* Your task
Quote only the lines from the top of the listing below down to and including the line with "a large knob".

** Begin Data listing **

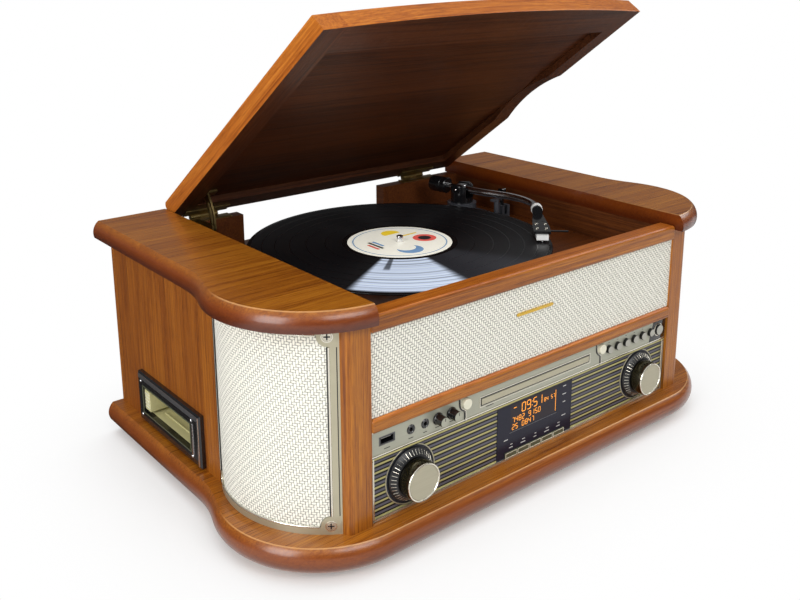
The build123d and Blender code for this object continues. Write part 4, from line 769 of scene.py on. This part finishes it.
def rounded(across, up, corner=0.0, steps=6):
    """Outline of a rectangle round the middle, with rounded corners."""
    if not corner:
        return [(-across / 2, -up / 2), (across / 2, -up / 2), (across / 2, up / 2), (-across / 2, up / 2)]
    outline = []
    for quarter, (sx, sy) in enumerate(((1, 1), (-1, 1), (-1, -1), (1, -1))):
        for i in range(steps + 1):
            a = (quarter + i / steps) * pi / 2
            x = sx * (across / 2 - corner) + corner * cos(a)
            y = sy * (up / 2 - corner) + corner * sin(a)
            outline.append((x, y))
    return outline


def smooth_path(points, steps):
    """A smooth line through points."""
    points = [Vector(p) for p in points]
    ends = [2 * points[0] - points[1], *points, 2 * points[-1] - points[-2]]
    path = []
    for a, b, c, d in zip(ends, ends[1:], ends[2:], ends[3:]):
        for i in range(steps):
            t = i / steps
            bend = 2 * a - 5 * b + 4 * c - d
            twist = 3 * b - a - 3 * c + d
            path.append(0.5 * (2 * b + (c - a) * t + bend * t**2 + twist * t**3))
    return [*path, points[-1]]


# ======== knobs
TICKS = 40  # bright lines round the skirt of a large knob


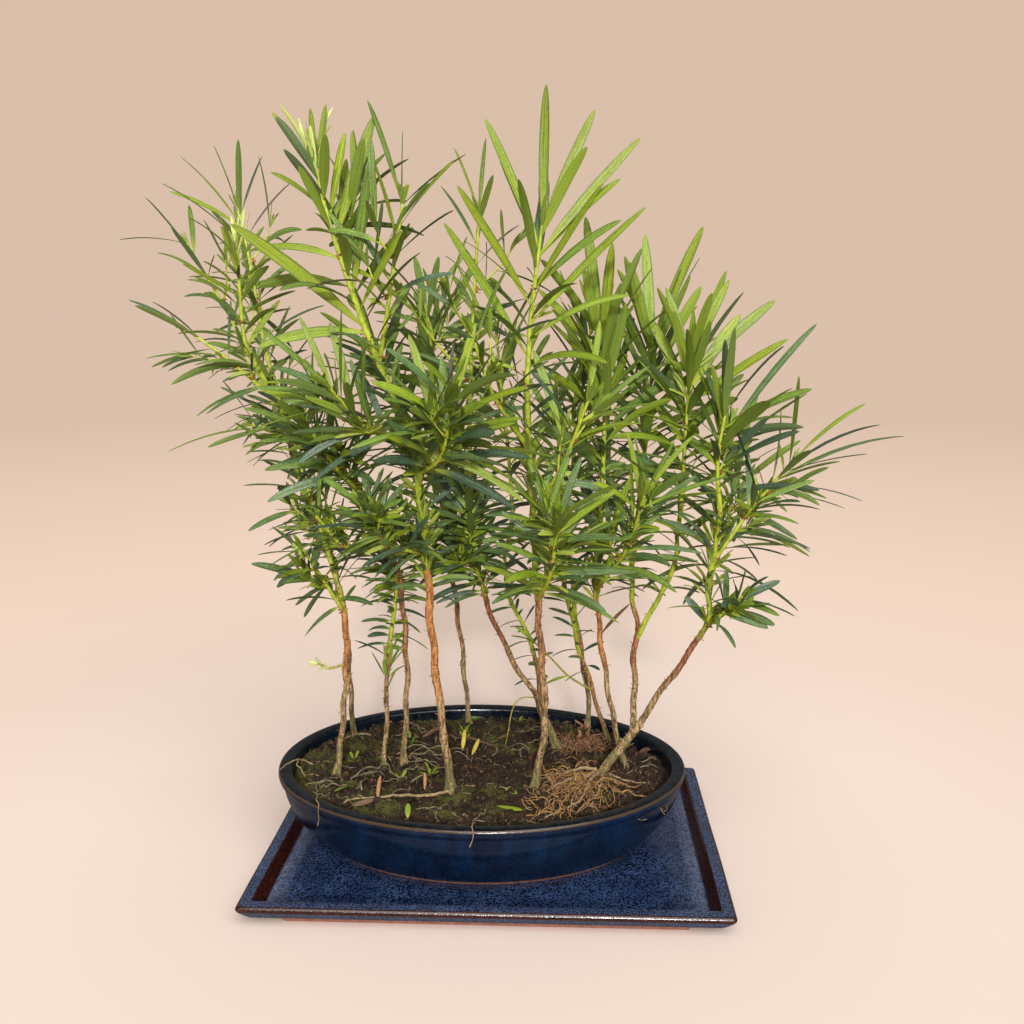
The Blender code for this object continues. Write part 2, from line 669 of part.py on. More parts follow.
def mass_twigs(mass, path, chance):
    """The mass's own stem and the side twigs that branch from it by turns."""
    twigs = [path]
    for number in range(mass.twigs):
        place, direction, _ = path.at(SIDE_TWIG_FROM + SIDE_TWIG_STRETCH * number / mass.twigs)
        first, second = across(direction)
        turn = number * GOLDEN_ANGLE + chance.uniform(0, 2 * math.pi)
        outward = first * math.cos(turn) + second * math.sin(turn)
        end = place + (direction + outward) * SIDE_TWIG_LEAN * path.length * SIDE_TWIG_REACH
        way = [place, place.lerp(end, 0.5) + outward * SIDE_TWIG_BOW, end]
        twigs.append(Path(way, TWIG_THICK, TWIG_THIN, TWIG_RING_SPACING))
    return twigs


def grow_masses(collection, paths, taken):
    """Every mass: first all the twigs, then the leaves in turns, so that no mass crowds another out."""
    chances, twigs, shapes = {}, {}, {}
    for number, (name, mass) in enumerate(MASSES.items()):
        chances[name] = random.Random(number + 11)
        way = [metres(point) for point in mass.way]
        start, facing = start_on(paths[mass.parent], mass.at, way[0], MASS_STEM_THICK / 2)
        stem = Path([start, *way], MASS_STEM_THICK, MASS_STEM_THIN, TWIG_RING_SPACING, facing)
        twigs[name] = mass_twigs(mass, stem, chances[name])
        shapes[name] = []
        for twig in list(twigs[name]):
            shape = loft(tube_sections(twig, TWIG_SIDES))
            if twig is not stem and taken.meets(shape, owner=name):
                twigs[name].remove(twig)
                continue
            shapes[name].append(shape)
            taken.add(name, shape)
    for name, mass in MASSES.items():
        for share, *tip in mass.reach:
            leaf = reaching_leaf(twigs[name][0], share, metres(tip), chances[name])
            add_leaf(name, leaf, shapes, taken)
    for turn in range(max(mass.leaves for mass in MASSES.values())):
        for name, mass in MASSES.items():
            if turn < mass.leaves:
                place_leaf(name, mass, turn, twigs[name], chances[name], shapes, taken)
    for name, mass in MASSES.items():
        fuse(name, shapes[name], mass.look, collection)


def add_leaf(name, leaf, shapes, taken):
    """Keep a leaf if it is clear of every other node, and of its own mass away from its root."""
    if taken.meets(leaf_shape(leaf, LEAF_CLEARANCE), owner=name):
        return False
    if taken.meets(leaf_shape(leaf, start=0.22), only=name):
        return False
    shape = leaf_shape(leaf)
    shapes[name].append(shape)
    taken.add(name, shape)
    return True


def place_leaf(name, mass, turn, twigs, chance, shapes, taken):
    """Try a leaf near its own turn of the spiral until it is clear, and skip it if it never is."""
    stem, *side_twigs = twigs
    share_of_leaves = (turn + 0.5) / mass.leaves
    for attempt in range(TRIES):
        wander = WANDER * attempt
        angle = turn * GOLDEN_ANGLE + chance.uniform(-wander, wander)
        if side_twigs and turn % SIDE_LEAF_EVERY == SIDE_LEAF_EVERY - 1:
            path = side_twigs[turn // SIDE_LEAF_EVERY % len(side_twigs)]
            share = chance.uniform(0.3, 1.0)
        else:
            path, share = stem, FIRST_LEAF + LEAFY_STRETCH * share_of_leaves
        if add_leaf(name, spread_leaf(path, min(share, 0.995), angle, mass, chance), shapes, taken):
            return


def fuse(name, shapes, look, collection):
    """One closed body from a mass's stem, twigs and leaves, by one Boolean union."""
    stem, *others = shapes
    body = solid(name, stem, look, collection)
    parts = bpy.data.collections.new(name + "_parts")
    bpy.context.scene.collection.children.link(parts)
    for number, shape in enumerate(others):
        solid(f"{name}_part_{number}", shape, look, parts)
    union = body.modifiers.new("union", "BOOLEAN")
    union.operation = "UNION"
    union.operand_type = "COLLECTION"
    union.collection = parts
    union.solver = "MANIFOLD"
    bpy.context.view_layer.update()
    evaluated = body.evaluated_get(bpy.context.evaluated_depsgraph_get())
    joined = bpy.data.meshes.new_from_object(evaluated)
    body.modifiers.remove(union)
    body.data = joined
    keep_largest(joined)
    for part in list(parts.objects):
        bpy.data.objects.remove(part, do_unlink=True)
    bpy.data.collections.remove(parts)


def keep_largest(mesh):
    """Fill sealed hollows and drop loose scraps: of the closed skins, only the largest stays."""
    form = bmesh.new()
    form.from_mesh(mesh)
    bmesh.ops.triangulate(form, faces=form.faces)
    left = set(form.faces)
    skins = []
    while left:
        skin, edge = set(), [left.pop()]
        while edge:
            face = edge.pop()
            skin.add(face)
            for side in face.edges:
                for other in side.link_faces:
                    if other in left:
                        left.discard(other)
                        edge.append(other)
        skins.append(skin)
    skins.sort(key=len)
    for skin in skins[:-1]:
        bmesh.ops.delete(form, geom=list(skin), context="FACES")
    form.to_mesh(mesh)
    form.free()


def main():
    clear_scene()
    plant = bpy.data.collections.new("podocarpus_bonsai")
    bpy.context.scene.collection.children.link(plant)
    tray(plant)
    pot(plant)
    soil(plant)
    paths, taken = {}, Taken()
    grow_limbs(plant, paths, taken)
    grow_masses(plant, paths, taken)


main()
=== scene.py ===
"""Podocarpus bonsai, dressed: glazed pot and tray, soil, bark, shoots and leaves round the frame.

Units are metres, +Z up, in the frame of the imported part.  Tables of places are in millimetres.
Every new piece is a surface worked out as whole arrays: a profile carried round an oval or an
oblong, a ring carried along a limb, or a blade carried along a leaf's middle line.
"""

import json
import math
from collections import namedtuple

import bpy
import numpy as np
from mathutils import Matrix

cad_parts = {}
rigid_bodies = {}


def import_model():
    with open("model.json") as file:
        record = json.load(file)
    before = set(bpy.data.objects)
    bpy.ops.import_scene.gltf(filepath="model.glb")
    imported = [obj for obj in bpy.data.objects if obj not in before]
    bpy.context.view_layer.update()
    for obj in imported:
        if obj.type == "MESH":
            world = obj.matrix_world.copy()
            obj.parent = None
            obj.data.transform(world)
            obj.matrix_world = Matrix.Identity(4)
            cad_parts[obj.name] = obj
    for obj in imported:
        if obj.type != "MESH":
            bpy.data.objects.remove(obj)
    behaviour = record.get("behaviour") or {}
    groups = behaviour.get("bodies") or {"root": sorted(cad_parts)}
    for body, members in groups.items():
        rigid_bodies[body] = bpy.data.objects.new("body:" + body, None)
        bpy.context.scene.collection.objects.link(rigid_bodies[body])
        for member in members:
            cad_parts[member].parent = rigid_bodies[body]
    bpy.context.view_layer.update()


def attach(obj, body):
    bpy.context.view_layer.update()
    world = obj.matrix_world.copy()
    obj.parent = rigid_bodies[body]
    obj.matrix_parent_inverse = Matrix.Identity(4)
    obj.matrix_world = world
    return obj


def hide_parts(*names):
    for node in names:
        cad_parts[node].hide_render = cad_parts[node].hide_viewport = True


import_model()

MM = 0.001
GOLDEN_ANGLE = math.radians(137.5)
ROUND = 2 * np.pi
UP = np.array([0, 0, 1.0])
seeded = np.random.default_rng

# ---------------------------------------------------------------- sizes shared with the solids

TRAY_LENGTH, TRAY_DEPTH, TRAY_HEIGHT = 285 * MM, 204 * MM, 13 * MM
TRAY_FLOOR, TRAY_RIM, TRAY_WALL_SLOPE, TRAY_CORNER = 5 * MM, 9 * MM, 4.5 * MM, 3 * MM
TRAY_FOOT_INSET = (26 * MM, 9 * MM)

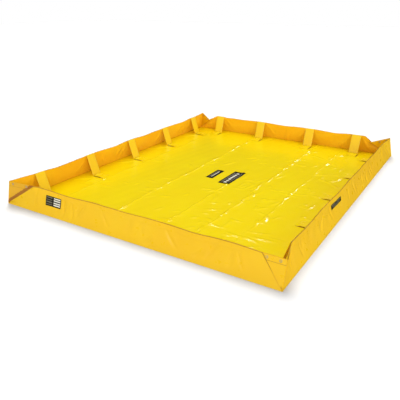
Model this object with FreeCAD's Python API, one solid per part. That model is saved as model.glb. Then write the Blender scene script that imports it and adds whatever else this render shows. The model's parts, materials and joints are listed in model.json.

** End Data listing **

* Full output
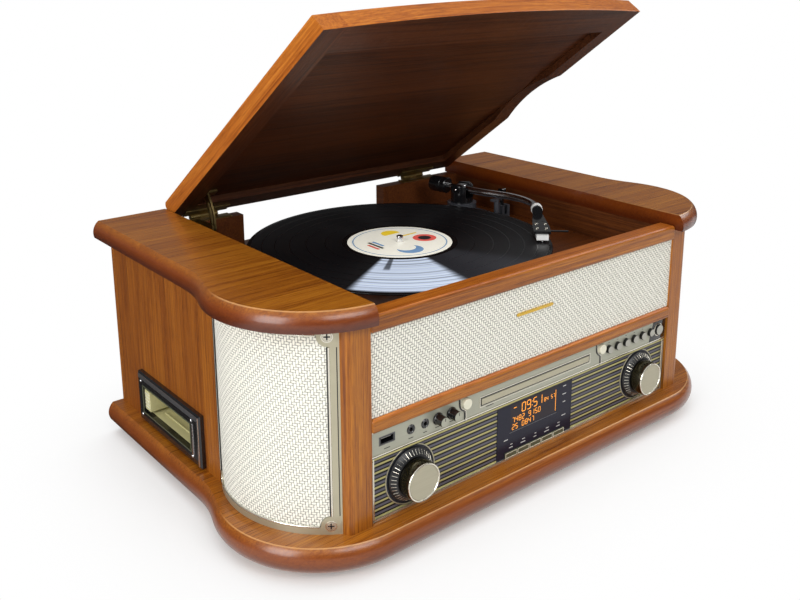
The build123d and Blender code for this object continues. Write part 4, from line 769 of scene.py on. This part finishes it.
def rounded(across, up, corner=0.0, steps=6):
    """Outline of a rectangle round the middle, with rounded corners."""
    if not corner:
        return [(-across / 2, -up / 2), (across / 2, -up / 2), (across / 2, up / 2), (-across / 2, up / 2)]
    outline = []
    for quarter, (sx, sy) in enumerate(((1, 1), (-1, 1), (-1, -1), (1, -1))):
        for i in range(steps + 1):
            a = (quarter + i / steps) * pi / 2
            x = sx * (across / 2 - corner) + corner * cos(a)
            y = sy * (up / 2 - corner) + corner * sin(a)
            outline.append((x, y))
    return outline


def smooth_path(points, steps):
    """A smooth line through points."""
    points = [Vector(p) for p in points]
    ends = [2 * points[0] - points[1], *points, 2 * points[-1] - points[-2]]
    path = []
    for a, b, c, d in zip(ends, ends[1:], ends[2:], ends[3:]):
        for i in range(steps):
            t = i / steps
            bend = 2 * a - 5 * b + 4 * c - d
            twist = 3 * b - a - 3 * c + d
            path.append(0.5 * (2 * b + (c - a) * t + bend * t**2 + twist * t**3))
    return [*path, points[-1]]


# ======== knobs
TICKS = 40  # bright lines round the skirt of a large knob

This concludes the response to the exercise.